Nokia Lumia 800 Hands-on (Video)

We know that TELUS is getting the Nokia Lumia 800 soon, so when we got our hands on the European version, instead of waiting for the retail version we thought we’d do a quick hands-on to tide you over.

It’s a gorgeous, stunning device. The Lumia 800 may just be the most attractive smartphone I’ve ever used. I seriously think it’s a piece of art in a way high-end a high-end luxury car justifies its ridiculous price. Except the Lumia 800 is a mass-market piece of plastic polycarbonate, and while it loudly announces Nokia’s return to prominence in North America, the majority of the onus lies on Microsoft to create a viable platform and attractive ecosystem for consumers.

Nokia’s done their part, though. Despite a few initial misgivings — the 3.7-inch 480×800 ClearBlack AMOLED display has a PenTile matrix, so text is a bit blurry — the Lumia is great addition to the canon, and will easily be the best Windows Phone available in Canada when it is released.

The handset feels wonderful in the hand. The matte finish and unfettered design means there are literally no seams to disrupt your hand. Unlike most plasticky handsets, the Lumia 800 has a heft usually reserved for metal bodies, but without all the signal attenuation and overheating that comes with it.

What Nokia describes as a “2.5D” screen is merely a piece of convex Gorilla Glass affixed atop the AMOLED display, but it has a noticeable effect on the how your easily your fingers interact with the device. The glass slopes down as it approaches the bezel so as not to interrupt your thumb as it swipes from side to side on the Metro interface. The effect is subtle but important, as Windows Phone relies heavily on moving horizontally between screens, and Nokia has absolutely nailed this dynamic.

Below the screen, which by nature is perfectly black and blends well into the surrounding darkness, are the three obligatory Windows Phone buttons: Back, Windows and Search. Each gives off a satisfying moment of haptic feedback, as does the right-side camera shutter when held for a second. Even when the phone is locked and the screen turned off, holding down this button will open the fantastic camera app, which, on the Lumia 800, takes excellent photos.

The 28mm lens has an 8MP sensor and uses Carl Zeiss optics, so it’s safe to say the Lumia takes fantastic photos. Video, despite the high quality sensor, is relegated to 720p as the Lumia’s 1.4Ghz single-core processor cannot handle the encoding responsibilities of 1080p.

In fact, Microsoft and Nokia would have you believe that a single-core processor and 512MB RAM is sufficient to run even the most complex of computational and graphical tasks, but that is not entirely true. Like iOS, Windows Phone is an inherently efficient operating system, with limitations imposed on background tasks. Rarely, if ever, did I feel like an app should have opened more swiftly, or a horizontal swipe propel more smoothly, but the limitations are there. Loading graphics- and Javascript-heavy websites is often much slower on the Lumia than on an iPhone 4S or Galaxy Nexus, though so far this is the only major gripe I have with performance.

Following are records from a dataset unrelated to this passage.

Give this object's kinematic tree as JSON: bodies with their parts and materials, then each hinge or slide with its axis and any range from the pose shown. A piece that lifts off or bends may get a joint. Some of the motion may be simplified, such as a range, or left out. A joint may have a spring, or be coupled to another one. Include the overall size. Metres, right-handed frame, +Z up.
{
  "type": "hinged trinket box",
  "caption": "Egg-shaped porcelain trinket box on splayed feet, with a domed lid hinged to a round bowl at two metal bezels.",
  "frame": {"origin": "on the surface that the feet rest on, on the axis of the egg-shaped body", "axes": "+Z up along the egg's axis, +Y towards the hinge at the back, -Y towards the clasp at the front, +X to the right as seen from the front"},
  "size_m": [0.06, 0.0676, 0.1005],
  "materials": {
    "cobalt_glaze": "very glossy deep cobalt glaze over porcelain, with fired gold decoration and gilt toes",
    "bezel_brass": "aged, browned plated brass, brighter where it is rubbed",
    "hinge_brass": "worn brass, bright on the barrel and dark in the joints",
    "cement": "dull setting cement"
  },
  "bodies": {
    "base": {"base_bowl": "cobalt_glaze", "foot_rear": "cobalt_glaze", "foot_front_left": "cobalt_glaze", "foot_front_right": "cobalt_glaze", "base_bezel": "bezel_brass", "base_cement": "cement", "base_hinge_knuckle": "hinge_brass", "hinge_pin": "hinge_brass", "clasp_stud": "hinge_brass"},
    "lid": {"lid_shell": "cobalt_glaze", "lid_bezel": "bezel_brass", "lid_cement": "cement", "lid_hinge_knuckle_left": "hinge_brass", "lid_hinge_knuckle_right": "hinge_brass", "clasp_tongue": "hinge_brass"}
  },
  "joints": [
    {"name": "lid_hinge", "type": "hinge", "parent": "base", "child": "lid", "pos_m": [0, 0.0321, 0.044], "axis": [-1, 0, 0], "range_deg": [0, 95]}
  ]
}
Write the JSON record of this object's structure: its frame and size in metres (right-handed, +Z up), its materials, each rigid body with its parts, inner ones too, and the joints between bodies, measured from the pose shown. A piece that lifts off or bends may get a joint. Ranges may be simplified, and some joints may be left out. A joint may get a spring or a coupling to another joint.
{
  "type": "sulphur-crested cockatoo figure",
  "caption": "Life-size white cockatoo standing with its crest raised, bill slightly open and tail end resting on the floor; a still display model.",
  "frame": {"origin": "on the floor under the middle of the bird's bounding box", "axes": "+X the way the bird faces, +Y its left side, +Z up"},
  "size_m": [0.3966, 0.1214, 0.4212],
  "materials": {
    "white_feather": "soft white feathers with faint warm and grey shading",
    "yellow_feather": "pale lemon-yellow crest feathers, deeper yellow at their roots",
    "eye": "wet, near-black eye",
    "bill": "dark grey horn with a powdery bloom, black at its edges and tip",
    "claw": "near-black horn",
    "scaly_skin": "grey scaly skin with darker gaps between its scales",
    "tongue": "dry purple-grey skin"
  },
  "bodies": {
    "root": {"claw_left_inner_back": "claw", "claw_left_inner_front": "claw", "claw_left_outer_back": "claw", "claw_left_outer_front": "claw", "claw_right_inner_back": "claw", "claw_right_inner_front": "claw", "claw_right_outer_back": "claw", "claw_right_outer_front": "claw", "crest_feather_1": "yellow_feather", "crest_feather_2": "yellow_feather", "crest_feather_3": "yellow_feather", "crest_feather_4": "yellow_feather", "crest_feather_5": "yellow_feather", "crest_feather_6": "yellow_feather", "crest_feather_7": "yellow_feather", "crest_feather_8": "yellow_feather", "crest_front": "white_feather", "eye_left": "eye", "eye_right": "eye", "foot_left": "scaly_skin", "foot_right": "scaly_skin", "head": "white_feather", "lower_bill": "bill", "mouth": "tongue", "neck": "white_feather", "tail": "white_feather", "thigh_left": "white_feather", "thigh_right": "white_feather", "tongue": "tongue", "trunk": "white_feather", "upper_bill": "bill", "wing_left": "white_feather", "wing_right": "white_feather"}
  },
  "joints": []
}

Because I am using a European version of the Lumia 800, the 850Mhz radio bands are missing for full 3G in Canada. As a result I am often stuck on EDGE when indoors, or will only have a few bars of 3G by virtue of a less powerful 1900Mhz signal. Despite this, call quality and overall signal reliability has been excellent, as has battery life.

Without doing comprehensive battery tests (which will have to wait until the retail version) I have not been disappointed with the longevity of the Lumia 800. Regularly lasting a day or longer, Windows Phone devices benefit from being able to control the number of background tasks, and, like iOS, apps are automatically suspended when not in the foreground.

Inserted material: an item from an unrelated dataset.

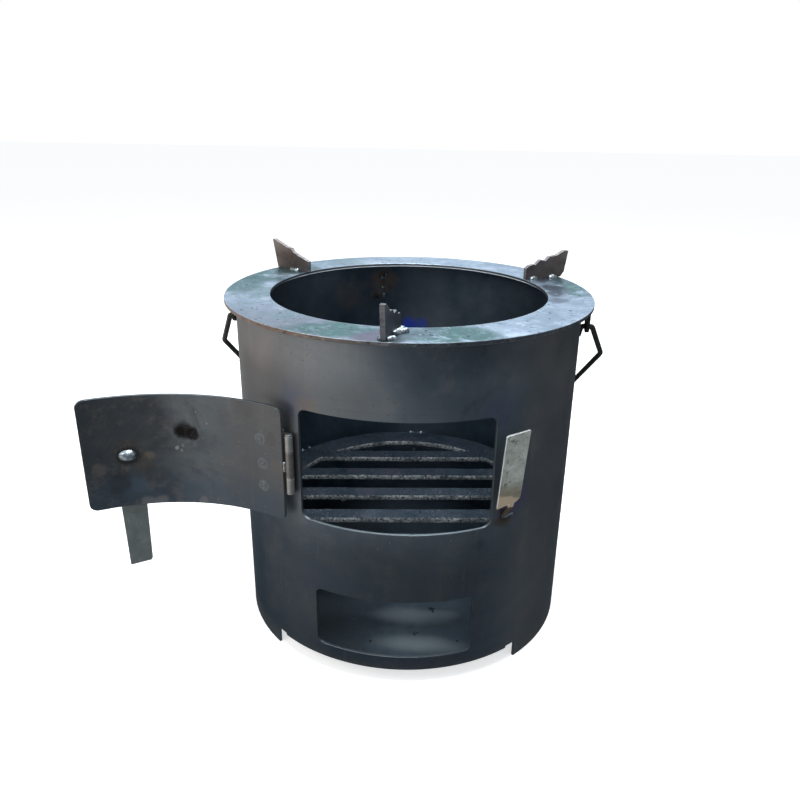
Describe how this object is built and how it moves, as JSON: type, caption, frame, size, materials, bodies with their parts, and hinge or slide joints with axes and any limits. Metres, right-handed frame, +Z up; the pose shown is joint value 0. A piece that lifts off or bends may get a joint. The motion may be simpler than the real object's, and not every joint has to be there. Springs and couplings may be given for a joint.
{
  "type": "wood stove",
  "caption": "Portable cylindrical wood stove in sheet steel: hinged fire door with latch, grate, ash opening, top ring with serrated pot supports, and a wire bail handle.",
  "frame": {"origin": "centre of the base circle, on the ground plane under the shell", "axes": "+Z up along the stove's axis, -Y out through the fire door opening, +X to the right as seen from the front; the fire door hinge is on the left (-X)"},
  "size_m": [0.5446, 0.4045, 0.417],
  "materials": {
    "shell_steel": "bare hot-rolled sheet, satin, heat-blued, with stains and fine scratches",
    "ring_steel": "bare sheet, pale blue-grey satin with pits and teal heat tint",
    "weld_metal": "raw weld beads, rippled and shiny",
    "support_steel": "brown-grey flame-cut plate, dull",
    "grate_steel": "dark blue-grey plate, rough bright cut edges",
    "hinge_steel": "brown-grey satin steel",
    "plug_marks": "plug-weld marks, light rings on the plate",
    "zinc_strip": "galvanised strip, mottled grey-green, brown and gold heat tint at its foot",
    "bar_steel": "grey-green strip, satin, speckled",
    "rivet_steel": "bright steel, smooth",
    "rod_black": "near-black rod and strap, dull, rubbed along the edges"
  },
  "bodies": {
    "stove_body": {"body_shell": "shell_steel", "seam_tacks": "weld_metal", "top_ring": "ring_steel", "ring_stitch_welds": "weld_metal", "pot_support_front": "support_steel", "pot_support_rear_left": "support_steel", "pot_support_rear_right": "support_steel", "pot_support_welds": "weld_metal", "floor_plate": "shell_steel", "floor_tacks": "weld_metal", "fire_grate": "grate_steel", "grate_tabs": "shell_steel", "grate_tacks": "weld_metal", "hinge_body_leaf": "hinge_steel", "hinge_pin": "rivet_steel", "hinge_leaf_welds": "weld_metal", "latch_keeper": "zinc_strip", "keeper_weld": "weld_metal", "bail_lug_left": "rod_black", "bail_lug_right": "rod_black", "bail_lug_welds": "weld_metal"},
    "door": {"door_plate": "shell_steel", "hinge_door_leaf": "hinge_steel", "door_plug_welds": "plug_marks", "door_edge_tack": "weld_metal", "latch_rivet": "rivet_steel"},
    "latch": {"latch_bar": "bar_steel"},
    "bail": {"bail_handle": "rod_black"}
  },
  "joints": [
    {"name": "door_hinge", "type": "hinge", "parent": "stove_body", "child": "door", "pos_m": [-0.10533, -0.1647, 0.241], "axis": [0, 0, 1], "range_deg": [0, 180]},
    {"name": "latch_pivot", "type": "hinge", "parent": "door", "child": "latch", "pos_m": [-0.27785, -0.14677, 0.236], "axis": [-0.3453, 0.9385, 0], "range_deg": [0, 165]},
    {"name": "bail_pivot", "type": "hinge", "parent": "stove_body", "child": "bail", "pos_m": [0, 0, 0.347], "axis": [1, 0, 0], "range_deg": [0, 230]}
  ]
}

Though we’ll dive deeper into the app situation in the review, Windows Phone has what many analysts consider an ecosystem dilemma. How do Microsoft and Nokia entice developers to create apps for yet another ecosystem, especially when there are so few devices out there? And, until there are more devices in the wild, developers will be reticent to dedicate time and money to the platform. But more users need to be using Windows Phone devices to entice dev houses.

Nokia has the best chance of penetrating the market with its Lumia line. Though TELUS will be getting the 800 in the near future, there is a distinct possibility one of the Canadian carriers will pick up the 4.3-inch LTE-powered Lumia 900.

Windows Phone Mango is a great operating system — as we told you before — but it needed great hardware to back it up. Nokia is a good fit, and is even bringing some of its legacy Symbian apps like Nokia Maps and Drive to the table, but fundamentally it comes down to consumer demand.

There is no doubt the Lumia 800 is a gorgeous phone, but the problems that plague the rest of the ecosystem still exist here. Hopefully, with the momentum Microsoft and Nokia have behind them coming off CES, by the time TELUS releases the phone there will be more apps and fewer limitations.